According to CFPB Regulation Z section 1026.22, APR is a yearly credit-cost measure tied to both the amount and timing of credit and payments.

If rate sensitivity is the main concern, the interest rate calculator can isolate how a changed rate affects the borrowing math.

Finance charge calculator panel showing amount financed, APR, term, finance fees, and total cost outputs
Finance charge calculator panel showing amount financed, APR, term, finance fees, and total cost outputs

Frequently Asked Questions

Q: What is a finance charge?

A: A finance charge is the dollar cost of credit. It commonly includes interest and may include certain fees imposed as part of extending credit. The exact disclosed amount depends on the transaction and applicable disclosure rules.

Q: How do you calculate a finance charge on a loan?

A: For a payment quote, multiply the monthly payment by the number of months, subtract the amount financed, and add any finance fees you are treating as credit costs. For an estimate, calculate interest from APR and term first.

Q: Is APR the same as a finance charge?

A: No. APR is a yearly rate measure, while the finance charge is a dollar amount. Two loans can have the same APR but different finance charges if the amount financed, term, fees, or payment timing differs.

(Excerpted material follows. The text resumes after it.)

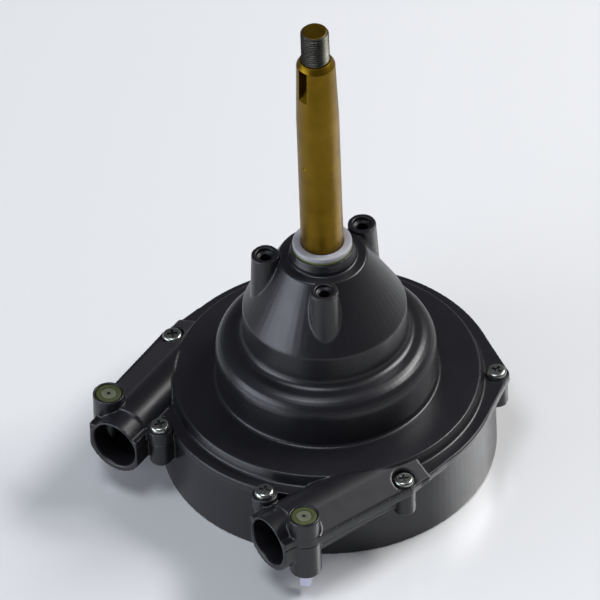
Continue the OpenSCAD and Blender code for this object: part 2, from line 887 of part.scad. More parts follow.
module shaft_bush() {
    bush_edge = 0.6;
    color("#d6d3e2")
    rotate_extrude()
        polygon([
            [shaft_r + running, seal_top_z],
            [bush_r - bush_edge / 2, seal_top_z],
            [bush_r, seal_top_z + bush_edge / 2],
            [bush_r, bush_top_z - bush_edge],
            [bush_r - bush_edge, bush_top_z],
            [shaft_r + running + bush_edge, bush_top_z],
            [shaft_r + running, bush_top_z - bush_edge],
        ]);
}

module shaft_seal() {
    color("#4c521f")
    rotate_extrude()
        polygon([
            [shaft_r + running, seal_pocket_z],
            [seal_r, seal_pocket_z],
            [seal_r, collar_nose_z],
            [seal_lip_r, collar_nose_z],
            [seal_lip_r, seal_top_z],
            [shaft_r + running, seal_top_z],
        ]);
}

// A bearing ring with the round track of the balls
module race(bore, outer) {
    difference() {
        ring(bearing_z, bearing_w, bore, outer);
        rotate_extrude()
            translate([ball_place, bearing_z + bearing_w / 2])
                circle(r = ball_r + ball_play);
    }
}

module bearing_outer_ring() {
    color("#b9bcc0")
    race(outer_race_r, bearing_r);
}

module bearing_inner_ring() {
    color("#b9bcc0")
    race(shaft_r, inner_race_r);
}

module at_balls() {
    for (i = [0 : balls - 1]) {
        rotate(full_turn * i / balls)
            translate([ball_place, 0, bearing_z + bearing_w / 2])
                children();
    }
}

module bearing_balls() {
    color("#d5d7da")
    at_balls()
        sphere(r = ball_r, $fn = 32);
}

module bearing_cage() {
    color("#b08d4a")
    difference() {
        ring(bearing_z + bearing_w / 2 - cage_h / 2, cage_h, ball_place - cage_t / 2, ball_place + cage_t / 2);
        at_balls()
            sphere(r = ball_r + running, $fn = 32);
    }
}

module circlip(z) {
    difference() {
        ring(z, circlip_t, shaft_r - circlip_groove, circlip_r);
        rotate(-circlip_opening / 2)
            translate([0, 0, z - cut])
                rotate_extrude(angle = circlip_opening)
                    square([circlip_r + cut, circlip_t + 2 * cut]);
    }
}

module bearing_circlips() {
    color("#3a3c40")
    for (z = [bearing_z - circlip_t, bearing_top_z]) {
        circlip(z);
    }
}

module friction_disc() {
    color("#7a4a30")
    ring(friction_z, lining_t, shaft_r, lining_r);
}

module pressure_plate() {
    color("#8d9094")
    difference() {
        ring(plate_z, plate_t, plate_bore_r, plate_r);
        for (i = [0 : ribs - 1]) {
            rotate(full_turn * i / ribs)
                translate([step_bore_r, 0, plate_z - cut])
                    cylinder(h = plate_t + 2 * cut, r = rib_r + gap);
        }
    }
}

module disc_spring() {
    color("#5a5d61")
    rotate_extrude()
        polygon([
            [spring_bore_r, plate_top_z],
            [spring_bore_r + spring_t, plate_top_z],
            [spring_r, ledge_z - spring_t],
            [spring_r, ledge_z],
            [spring_r - spring_t, ledge_z],
            [spring_bore_r, plate_top_z + spring_t],
        ]);
}

module sun_gear() {
    root_r = sun_pitch_r - gear_module * dedendum_share;
    color("#9a9da1")
    difference() {
        translate([0, 0, sun_z])
            linear_extrude(shaft_foot_z - sun_z)
                polygon(gear_outline(sun_teeth, backlash, root_r, sun_tip_r, 0));
        translate([0, 0, sun_z - cut])
            cylinder(h = shaft_foot_z - sun_z + 2 * cut, r = spigot_r);
    }
}

module planet_gear(i) {
    root_r = planet_pitch_r - gear_module * dedendum_share;
    color("#c9c3a5")
    translate(concat(polar(planet_place, planet_angle(i)), [planet_z]))
        difference() {
            linear_extrude(gear_w)
                polygon(gear_outline(planet_teeth, backlash, root_r, planet_tip_r, full_turn / planet_teeth / 2));
            translate([0, 0, -cut])
                cylinder(h = gear_w + 2 * cut, r = pin_r + running);
        }
}

module at_planets() {
    for (i = [0 : planets - 1]) {
        translate(polar(planet_place, planet_angle(i)))
            children();
    }
}

module planet_pins() {
    color("#b4b7ba")
    at_planets()
        translate([0, 0, deck_foot_z])
            cylinder(h = carrier_top_z - deck_foot_z, r = pin_r);
}

module planet_washers() {
    color("#a6843c")
    at_planets()
        ring(deck_top_z, washer_t, pin_r, pin_r + washer_w);
}

module carrier_plate() {
    color("#8d9094")
    difference() {
        ring(carrier_z, carrier_t, sun_tip_r + carrier_play, carrier_r);
        at_planets()
            translate([0, 0, carrier_z - cut])
                cylinder(h = carrier_t + 2 * cut, r = pin_r);
    }
}

module ring_gear() {
    space_r = ring_pitch_r + gear_module * dedendum_share;
    tip_r = ring_pitch_r - gear_module;
    color("#c9c3a5")
    difference() {
        translate([0, 0, ring_z])
            cylinder(h = ring_seat_z - ring_z, r = bell_bore_r);
        translate([0, 0, ring_z - cut])
            linear_extrude(ring_seat_z - ring_z + 2 * cut)
                polygon(gear_outline(ring_teeth, -backlash, tip_r, space_r, full_turn / ring_teeth / 2));
    }
}

// Outline of the toothed groove that the wound cable lies in
function groove_outline() =
    [for (i = [0 : drum_teeth - 1], side = [0 : 3])
        polar(side == 1 || side == 2 ? groove_r : groove_r - groove_depth, full_turn * (i + side / 4) / drum_teeth)];

// Section of the drum's hub, deck and web, as radius and height
function drum_section() = [
    [drum_bush_r, drum_foot_z],
    [drum_hub_r, drum_foot_z],
    [drum_hub_r, deck_foot_z],
    [deck_r - deck_wall, deck_foot_z],
    [deck_r - deck_wall, web_z],
    [rim_bore_r, web_z],
    [rim_bore_r, web_z + web_t],
    [deck_r, web_z + web_t],
    [deck_r, deck_top_z],
    [drum_shaft_hole_r, deck_top_z],
    [drum_shaft_hole_r, drum_hub_roof_z],
    [drum_bush_r, drum_hub_roof_z],
];

module cable_drum() {
    color("#c9c3a5")
    difference() {
        union() {
            rotate_extrude()
                polygon(drum_section());
            for (z = [groove_z - rim_flange_t, groove_top_z]) {
                ring(z, rim_flange_t, rim_bore_r, rim_r);
            }
            difference() {
                translate([0, 0, groove_z])
                    linear_extrude(groove_top_z - groove_z)
                        polygon(groove_outline());
                translate([0, 0, groove_z - cut])
                    cylinder(h = groove_top_z - groove_z + 2 * cut, r = rim_bore_r);
            }
        }
        at_planets()
            translate([0, 0, deck_foot_z - cut])
                cylinder(h = deck_t + 2 * cut, r = pin_r);
    }
}

module drum_bush() {
    color("#a6843c")
    ring(drum_foot_z, boss_top_z - drum_foot_z, centre_boss_r + running, drum_bush_r);
}

module drum_thrust_washer() {
    color("#d9d9d2")
    ring(floor_t, thrust_t, centre_boss_r + gap, drum_hub_r);
}

module lower_bearing() {
    color("#a6843c")
    ring(lower_bearing_z, lower_bearing_l, spigot_r + running, lower_bearing_r);
}

module cable_guide() {
    color("#e2dfd2")
    rotate(-toe)
        translate([0, 0, floor_t])
            rotate_extrude(angle = guide_angle)
                translate([guide_r, 0])
                    square([guide_t, guide_top_z - floor_t]);
}

// A pan head with a cross recess on a plain shank
module cover_screws() {
    recess_w = screw_head_r * recess_w_share;
    recess_l = screw_head_r * recess_l_share;
    recess_t = screw_head_h * recess_t_share;
    rim_h = screw_head_h * rim_share;
    color("#c8cacc")
    at_screws()
        translate([0, 0, flange_top_z + $lift])
            difference() {
                union() {
                    cylinder(h = rim_h, r = screw_head_r);
                    translate([0, 0, rim_h])
                        cylinder(h = screw_head_h - rim_h, r1 = screw_head_r, r2 = screw_head_r * crown_share);
                    translate([0, 0, -screw_l])
                        cylinder(h = screw_l, r = screw_r);
                }
                for (turn = [0, 90]) {
                    rotate(turn)
                        translate([-recess_l / 2, -recess_w / 2, screw_head_h - recess_t])
                            cube([recess_l, recess_w, screw_head_h]);
                }
            }
}

module lock_bolts() {
    color("#6f7440")
    at_locks()
        difference() {
            union() {
                translate([0, 0, lock_head_z - lock_head_t])
                    cylinder(h = lock_head_t, r = lock_head_r);
                translate([0, 0, lock_bolt_z])
                    cylinder(h = lock_head_z - lock_socket_t * 2 - lock_bolt_z, r = lock_bolt_r);
            }
            translate([0, 0, lock_head_z - lock_socket_t])
                cylinder(h = lock_socket_t + cut, r = lock_socket_r);
        }
}

// Barrel nuts that take the lock bolts from below, with a square end to hold them by
module lock_nuts() {
    color("#cfd0ea")
    at_locks()
        difference() {
            union() {
                translate([0, 0, lock_boss_foot_z])
                    cylinder(h = lock_barrel_l, r = lock_barrel_r);
                rotate(lock_square_turn)
                    translate([-lock_square_w / 2, -lock_square_w / 2, lock_boss_foot_z - lock_square_l])
                        cube([lock_square_w, lock_square_w, lock_square_l + lock_nut_floor]);
            }
            translate([0, 0, lock_bolt_z])
                cylinder(h = lock_barrel_l, r = lock_bolt_r);
        }
}

rear_housing();
front_cover();
steering_shaft();
shaft_bush();
shaft_seal();
bearing_outer_ring();
bearing_inner_ring();
bearing_balls();
bearing_cage();
bearing_circlips();
friction_disc();
pressure_plate();
disc_spring();
sun_gear();
planet_gear(0);  // planet_gear_1
planet_gear(1);  // planet_gear_2
planet_gear(2);  // planet_gear_3
planet_pins();
planet_washers();
carrier_plate();
ring_gear();
cable_drum();
drum_bush();
drum_thrust_washer();
lower_bearing();
cable_guide();
cover_screws();
lock_bolts();
lock_nuts();
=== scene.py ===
import json
import math

import bmesh
import bpy
from mathutils import Matrix, Vector

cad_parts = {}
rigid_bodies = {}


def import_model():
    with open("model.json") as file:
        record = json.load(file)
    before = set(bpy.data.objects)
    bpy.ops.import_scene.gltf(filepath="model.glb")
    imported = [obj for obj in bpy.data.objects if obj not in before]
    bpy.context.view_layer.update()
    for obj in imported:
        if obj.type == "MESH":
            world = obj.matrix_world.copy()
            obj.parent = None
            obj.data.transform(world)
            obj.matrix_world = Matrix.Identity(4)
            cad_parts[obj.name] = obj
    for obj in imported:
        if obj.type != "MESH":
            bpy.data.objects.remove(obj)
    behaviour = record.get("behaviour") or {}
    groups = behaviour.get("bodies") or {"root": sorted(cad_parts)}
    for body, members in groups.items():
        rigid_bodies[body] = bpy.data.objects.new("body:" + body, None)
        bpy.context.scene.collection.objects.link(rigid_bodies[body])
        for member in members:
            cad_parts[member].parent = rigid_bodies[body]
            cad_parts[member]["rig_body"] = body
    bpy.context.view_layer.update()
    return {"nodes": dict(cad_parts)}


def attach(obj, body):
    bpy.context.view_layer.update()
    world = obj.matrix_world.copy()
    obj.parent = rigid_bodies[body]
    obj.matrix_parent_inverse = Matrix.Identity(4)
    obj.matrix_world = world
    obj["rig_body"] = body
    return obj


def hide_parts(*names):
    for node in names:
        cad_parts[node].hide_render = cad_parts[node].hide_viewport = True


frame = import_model()

MM = 0.001
SIDES = (1, -1)

# Heights of the helm over its back face, in mm
HUB_TOP = 112.0
COLLAR_TOP = 117.6
SEAL_TOP = 118.5
BUSH_TOP = 120.8
STRAIGHT_TOP = 196.0
TAPER_TOP = 226.0
NOSE_TOP = 228.7
SHAFT_TOP = 245.0
SHAFT_R = 9.525
TAPER_R = 8.65
THREAD_R = 6.35


# Materials
# A noise keeps near its middle value, so these parts of it are spread over the tones and the roughness
TONE_LOW = 0.35
TONE_HIGH = 0.65
ROUGHNESS_LOW = 0.3
ROUGHNESS_HIGH = 0.7
# How much a noise is squeezed along x, y and z
EVEN = (1.0, 1.0, 1.0)
RINGS = (1.0, 1.0, 60.0)


def nodes_of(material):
    return material.node_tree.nodes, material.node_tree.links


def new_material(name, metallic=0.0):
    """A Principled material. Values that are the same all over stay on its own sockets."""
    material = bpy.data.materials.new(name)
    material.use_nodes = True
    shader = material.node_tree.nodes["Principled BSDF"]
    shader.inputs["Metallic"].default_value = metallic
    shader.inputs["Specular IOR Level"].default_value = 0.5
    return material


def noise(material, scale, detail=4.0, stretch=EVEN):
    """A noise over the object's own metres, so its grain has a real size."""
    nodes, links = nodes_of(material)
    place = nodes.new("ShaderNodeTexCoord")
    mapping = nodes.new("ShaderNodeMapping")
    mapping.inputs["Scale"].default_value = stretch
    texture = nodes.new("ShaderNodeTexNoise")
    texture.inputs["Scale"].default_value = scale
    texture.inputs["Detail"].default_value = detail
    texture.inputs["Roughness"].default_value = 0.5
    links.new(place.outputs["Object"], mapping.inputs["Vector"])
    links.new(mapping.outputs["Vector"], texture.inputs["Vector"])
    return texture


def colour_between(material, texture, dark, light):
    """The base colour runs between two tones with the texture."""
    nodes, links = nodes_of(material)
    ramp = nodes.new("ShaderNodeValToRGB")
    ramp.color_ramp.elements[0].position = TONE_LOW
    ramp.color_ramp.elements[0].color = (*dark, 1.0)
    ramp.color_ramp.elements[1].position = TONE_HIGH
    ramp.color_ramp.elements[1].color = (*light, 1.0)
    links.new(texture.outputs["Fac"], ramp.inputs["Fac"])
    links.new(ramp.outputs["Color"], nodes["Principled BSDF"].inputs["Base Color"])


def roughness_between(material, texture, low, high):
    nodes, links = nodes_of(material)
    spread = nodes.new("ShaderNodeMapRange")
    spread.inputs["From Min"].default_value = ROUGHNESS_LOW
    spread.inputs["From Max"].default_value = ROUGHNESS_HIGH
    spread.inputs["To Min"].default_value = low
    spread.inputs["To Max"].default_value = high
    links.new(texture.outputs["Fac"], spread.inputs["Value"])
    links.new(spread.outputs["Result"], nodes["Principled BSDF"].inputs["Roughness"])


def bump(material, texture, strength, depth_mm):
    nodes, links = nodes_of(material)
    relief = nodes.new("ShaderNodeBump")
    relief.inputs["Strength"].default_value = strength
    relief.inputs["Distance"].default_value = depth_mm * MM
    links.new(texture.outputs["Fac"], relief.inputs["Height"])
    links.new(relief.outputs["Normal"], nodes["Principled BSDF"].inputs["Normal"])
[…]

Q: Does a finance charge include fees?

A: It can. Some loan fees, points, or similar charges may be part of the cost of credit, while other charges may be excluded or disclosed separately. Use the fee input for charges you want included in your estimate.

Q: Can I calculate a finance charge from a monthly payment?

A: Yes, if you know the amount financed, monthly payment, and number of payments. The calculator's known-payment mode totals the scheduled payments and subtracts the amount financed, then adds entered finance fees.

Q: Why might my lender's finance charge differ?

A: Differences often come from fees, payment timing, prepaid charges, optional products, rounding, or disclosure rules. Treat this calculator as a planning check and compare the result with the lender's written Truth in Lending disclosure.